In order to further examine diazinon’s adipogenic efficacy during the differentiation process, adipogenic protein expression was examined in 3T3-L1 cells treated with diazinon (1 μM, 10 μM, 100 μM). The adipogenesis associated proteins, including Fatty acid synthase (FASN), PPARγ, C/EBPα, acetyl-CoA carboxylase (ACC), perilipin and adiponectin, were investigated at the end of each stage of differentiation process (Figure 1, including induction, differentiation, and maturation). As shown in Figure 7A, all the positive controls of each stage show adipogenic proteins, except Perilipin and adiponectin, and exceptionally high abundance of expression levels at the end of the stage (Day 8, maturation). Adipogenic proteins significantly increased with increasing dose and exposure time in 3T3-L1 cells treated with diazinon (Figure 7B-H). Specifically, the protein expression of PPARγ and C/EBPα, two major transcriptional factors for adipogenensis, were increased with diazinon at a low dose of 10 μM starting from the second stage (day 4). As indicated in Figure 7B, PPARγ expression was significantly induced as early as the first stage at 100 μM treatment, and at the lowest dose of 1 μM at the third stage. C/EBPα protein expression was significantly increased in all stages after treatment with 10 μM and 100 μM of diazinon. All examined proteins had a statistically significant increase in expression of the third stage with treatment 10 and 100 μM diazinon.
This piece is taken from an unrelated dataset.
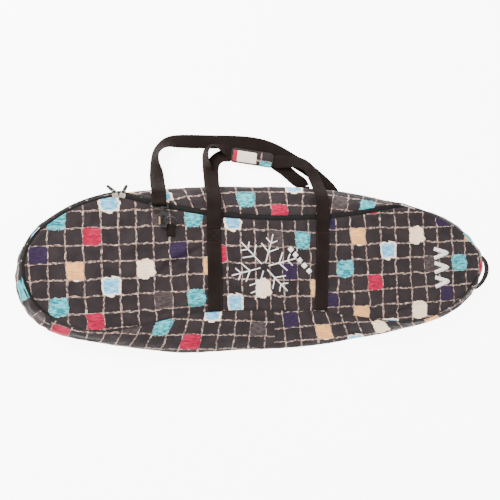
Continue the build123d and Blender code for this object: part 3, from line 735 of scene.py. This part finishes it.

In order to examine the adipogenic signaling pathway, we measured the adipogentic regulatory genes at the end of each stage of adipogenesis: induction (day 2), differentiation (day 4) and maturation (day 8). As shown in Figure 8, all tested gene expression in the positive control were significantly increased with dramatic 10 to 1000-fold increases in a time-dependent manner (only show the third stage). Diazinon treatment significantly induced all tested gene expression at 10 μM in the third stage (Day 8) as compared with the control. Adiponectin, adipocyte differentiation marker, was significantly induced at the early stage (day 2), with dramatic induction at both the differentiation (30 fold) and maturation stage (1000 fold). The enzyme that regulates adipogenesis, fatty acid synthase (FASN), was also significantly induced at 10 μM of diazinon during the maturation (day 8).